■ Given data:
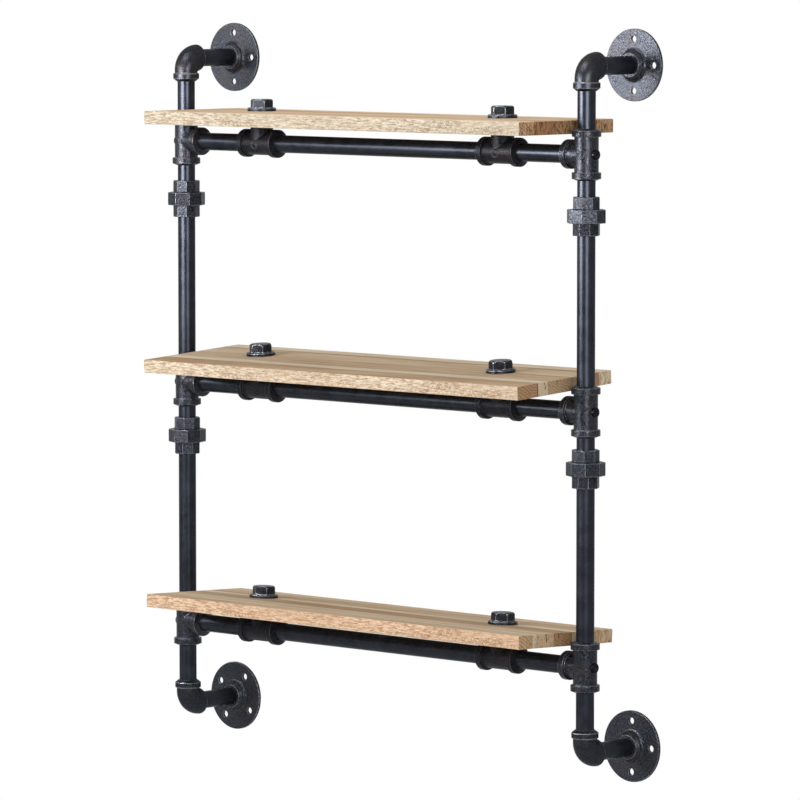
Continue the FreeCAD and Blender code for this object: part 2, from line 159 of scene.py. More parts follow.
class Graph:
    """Node tree of one material or of the world, written as calls that pass sockets on."""

    def __init__(self, owner: bpy.types.Material | bpy.types.World) -> None:
        """Start with an empty tree.

        Args:
            owner: Material or world that the tree belongs to.
        """
        owner.use_nodes = True
        self.owner = owner
        self.tree = owner.node_tree
        self.tree.nodes.clear()

    def node(self, kind: str, inputs: dict[Any, Any] | None = None, **settings: Any) -> bpy.types.Node:
        """Add a node.

        Args:
            kind: Node type without its "ShaderNode" prefix.
            inputs: Socket name or number to a value or to another node's socket.
            **settings: Properties of the node itself.

        Returns:
            The new node.
        """
        made = self.tree.nodes.new("ShaderNode" + kind)
        for key, value in settings.items():
            setattr(made, key, value)
        for key, value in (inputs or {}).items():
            self.feed(made.inputs[key], value)
        return made

    def feed(self, entry: Socket, value: Any) -> None:
        """Give an input its link or its constant.

        Args:
            entry: Input socket.
            value: Another node's socket, a number, a vector or a colour.
        """
        if isinstance(value, Socket):
            self.tree.links.new(value, entry)
        elif entry.type == "RGBA":
            entry.default_value = (*value, 1.0)
        else:
            entry.default_value = value

    def place(self) -> Socket:
        """Position in the frame of the solids."""
        return self.node("TexCoord").outputs["Object"]

    def facing(self) -> Socket:
        """Surface normal in the frame of the solids."""
        return self.node("TexCoord").outputs["Normal"]

    def axes(self, vector: Socket) -> Any:
        """Sockets X, Y and Z of a vector."""
        return self.node("SeparateXYZ", {0: vector}).outputs

    def scaled(self, vector: Socket, scale: Triple, shift: Triple = (0.0, 0.0, 0.0)) -> Socket:
        """Vector scaled by axis, then shifted."""
        made = self.node("Mapping", {"Vector": vector, "Scale": scale, "Location": shift})
        return made.outputs["Vector"]

    def vector(self, operation: str, first: Any, second: Any) -> Socket:
        """Result of one sum on vectors."""
        return self.node("VectorMath", {0: first, 1: second}, operation=operation).outputs["Vector"]

    def math(self, operation: str, first: Any, second: Any = 0.0, third: Any = 0.0) -> Socket:
        """Result of one sum on numbers."""
        return self.node("Math", {0: first, 1: second, 2: third}, operation=operation).outputs[0]

    def noise(self, vector: Socket, scale: float = 1.0, detail: float = 2.0, rough: float = 0.5,
              warp: float = 0.0) -> Socket:
        """Noise of about 0 to 1.

        Args:
            vector: Where it is read.
            scale: Lumps per metre.
            detail: Octaves.
            rough: Weight of the finer octaves.
            warp: How far the pattern is pulled about.

        Returns:
            The value.
        """
        made = self.node("TexNoise", {"Vector": vector, "Scale": scale, "Detail": detail,
                                      "Roughness": rough, "Distortion": warp})
        return made.outputs["Fac"]

    def cell_walls(self, vector: Socket) -> Socket:
        """Distance to the nearest wall between the cells of an uneven pattern."""
        made = self.node("TexVoronoi", {"Vector": vector, "Scale": 1.0}, feature="DISTANCE_TO_EDGE")
        return made.outputs["Distance"]

    def remap(self, value: Socket, span: Span, to: Span = (0.0, 1.0)) -> Socket:
        """Value from one range to another with soft ends.

        Args:
            value: What is mapped.
            span: Start and end of its range.
            to: Results at the start and at the end.

        Returns:
            The mapped value.
        """
        made = self.node("MapRange", {"Value": value, "From Min": span[0], "From Max": span[1],
                                      "To Min": to[0], "To Max": to[1]},
                         interpolation_type="SMOOTHSTEP")
        return made.outputs["Result"]

    def blend(self, share: Any, first: Any, second: Any, how: str = "MIX") -> Socket:
        """Two colours blended.

        Args:
            share: Share of the second, 0 to 1.
            first: Colour or socket.
            second: Colour or socket.
            how: Blend type.

        Returns:
            The colour.
        """
        made = self.node("Mix", {MIX_SHARE: share}, data_type="RGBA", blend_type=how)
        self.feed(made.inputs[MIX_FIRST], first)
        self.feed(made.inputs[MIX_SECOND], second)
        return made.outputs[MIX_RESULT]

    def steps(self, value: Socket, stops: list[tuple[float, Colour]], hard: bool = False) -> Socket:
        """Colour picked along a ramp.

        Args:
            value: Where on the ramp, 0 to 1.
            stops: Position and colour of each stop, in order.
            hard: Whether each stop holds its colour up to the next one.

        Returns:
            The colour.
        """
        made = self.node("ValToRGB", {"Fac": value})
        ramp = made.color_ramp
        ramp.interpolation = "CONSTANT" if hard else "LINEAR"
        while len(ramp.elements) < len(stops):
            ramp.elements.new(1.0)
        for element, (position, colour) in zip(ramp.elements, stops):
            element.position = position
            element.color = (*colour, 1.0)
        return made.outputs["Color"]

    def corners(self, radius: float) -> tuple[Socket, Socket]:
        """Rounded normal, and where it turns away from the true one.

        Args:
            radius: Radius of the rounding.

        Returns:
            The normal, and 0 on the flats to 1 on a corner.
        """
        soft = self.node("Bevel", {"Radius": radius}, samples=CORNER_SAMPLES).outputs["Normal"]
        true = self.node("NewGeometry").outputs["True Normal"]
        meet = self.node("VectorMath", {0: soft, 1: true}, operation="DOT_PRODUCT").outputs["Value"]
        return soft, self.remap(meet, CORNER_SPAN)

    def bump(self, height: Socket, depth: float, normal: Socket | None = None) -> Socket:
        """Normal of a surface with small relief.

        Args:
            height: Relief, 0 to 1.
            depth: Its height in metres.
            normal: Normal that it is added to.

        Returns:
            The normal.
        """
        inputs = {"Height": height, "Distance": depth, "Strength": 1.0}
        if normal is not None:
            inputs["Normal"] = normal
        return self.node("Bump", inputs).outputs["Normal"]

    def finish(self, inputs: dict[str, Any]) -> bpy.types.Material:
        """Close the tree with the surface shader.

        Args:
            inputs: Socket name to value or socket.

        Returns:
            The material.
        """
        shader = self.node("BsdfPrincipled", inputs)
        self.node("OutputMaterial", {"Surface": shader.outputs["BSDF"]})
        return self.owner

    def lacquer(self, tone: Socket, rough: Socket, normal: Socket, metal: float,
                gloss: float) -> bpy.types.Material:
        """Close the tree as black lacquer, whose sheen stays dark at a low angle.

        Args:
            tone: Colour.
            rough: Roughness.
            normal: Normal with the relief.
            metal: How far it answers light as metal does.
            gloss: Strength of the clear sheen.

        Returns:
            The material.
        """
        return self.finish({"Base Color": tone, "Roughness": rough, "Normal": normal, "Metallic": metal,
                            "Specular IOR Level": gloss, "Specular Tint": LACQUER_SHEEN})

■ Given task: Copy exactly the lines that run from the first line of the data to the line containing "self.tree.nodes.clear()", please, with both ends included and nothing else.

■ Expected answer:
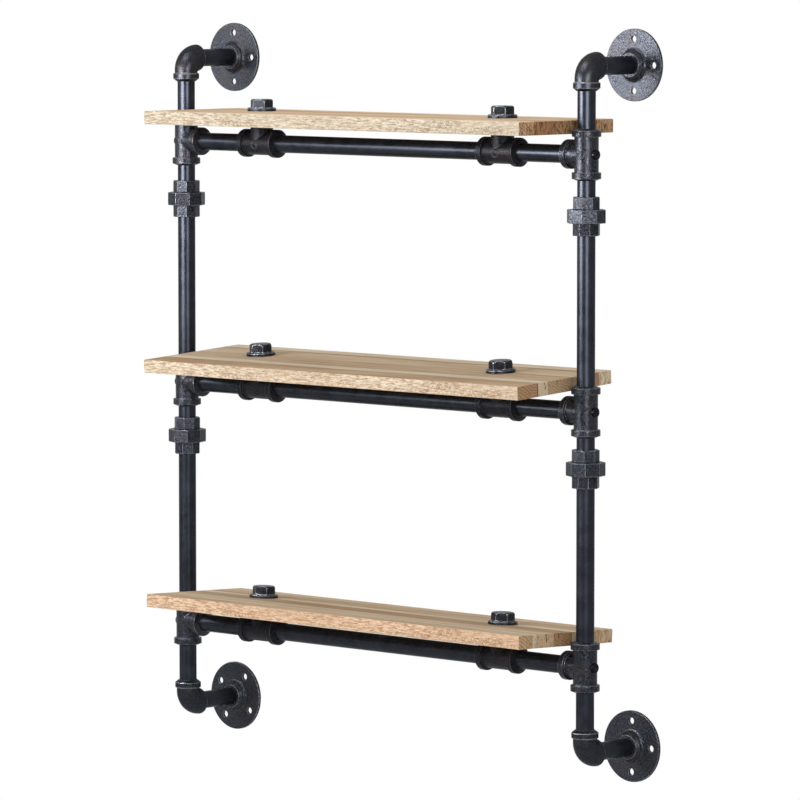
Continue the FreeCAD and Blender code for this object: part 2, from line 159 of scene.py. More parts follow.
class Graph:
    """Node tree of one material or of the world, written as calls that pass sockets on."""

    def __init__(self, owner: bpy.types.Material | bpy.types.World) -> None:
        """Start with an empty tree.

        Args:
            owner: Material or world that the tree belongs to.
        """
        owner.use_nodes = True
        self.owner = owner
        self.tree = owner.node_tree
        self.tree.nodes.clear()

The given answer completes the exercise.